Martin Sasieta (Brandeis) ” Geometric Surprises in the Python’s Lunch Conjecture”

Seminar Organizer


Event Details


Abstract:

A bulge surface, on a time reflection-symmetric Cauchy slice of a holographic spacetime, is a non-minimal extremal surface that occurs between two locally minimal surfaces homologous to a given boundary region. According to the python’s lunch conjecture of Brown et al., the bulge’s area controls the complexity of bulk reconstruction, in the sense of the amount of post-selection that needs to be overcome for the reconstruction of the entanglement wedge beyond the outermost extremal surface.
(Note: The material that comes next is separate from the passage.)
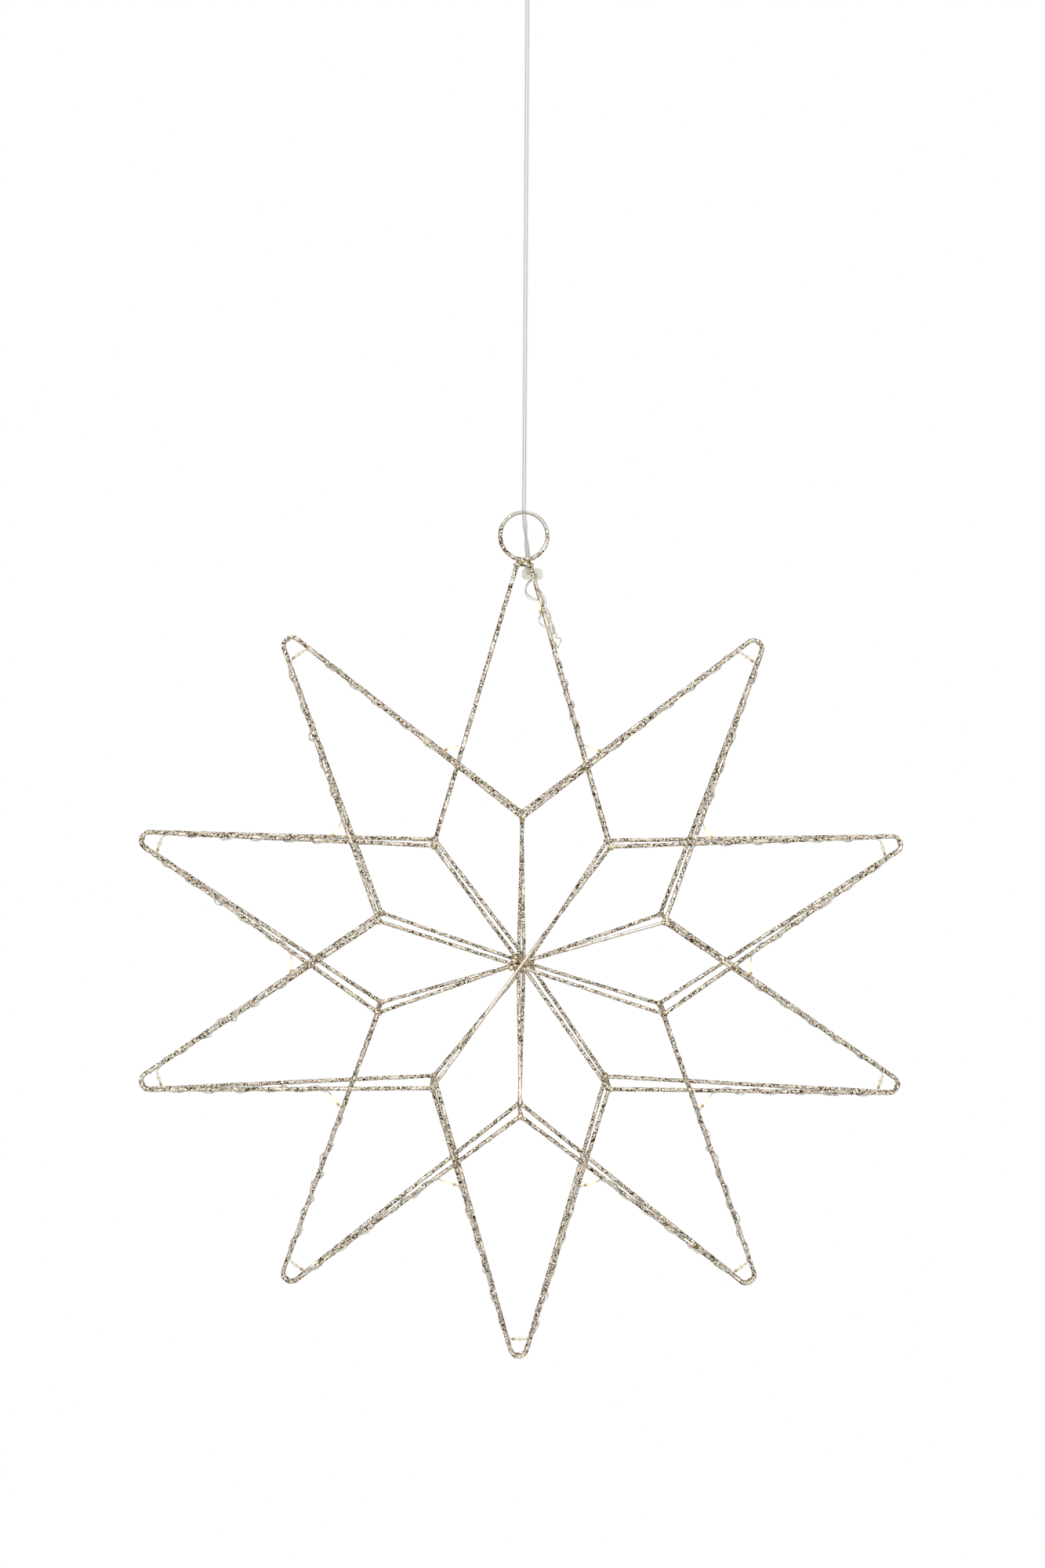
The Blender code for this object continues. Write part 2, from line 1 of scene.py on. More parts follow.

In this talk I will explain the geometry of bulges in a variety of classical spacetimes, where we discover a number of surprising features that distinguish them from more familiar extremal surfaces such as Ryu-Takayanagi surfaces: they spontaneously break spatial isometries, both continuous and discrete; they are sensitive to the choice of boundary infrared regulator; they can self-intersect; and they probe entanglement shadows, orbifold singularities, and compact spaces. Finally, I will comment on the interpretation of some of the geometric properties that we find, like the non-extensivity of the complexity of reconstruction, and talk about possible limitations of the python’s lunch conjecture.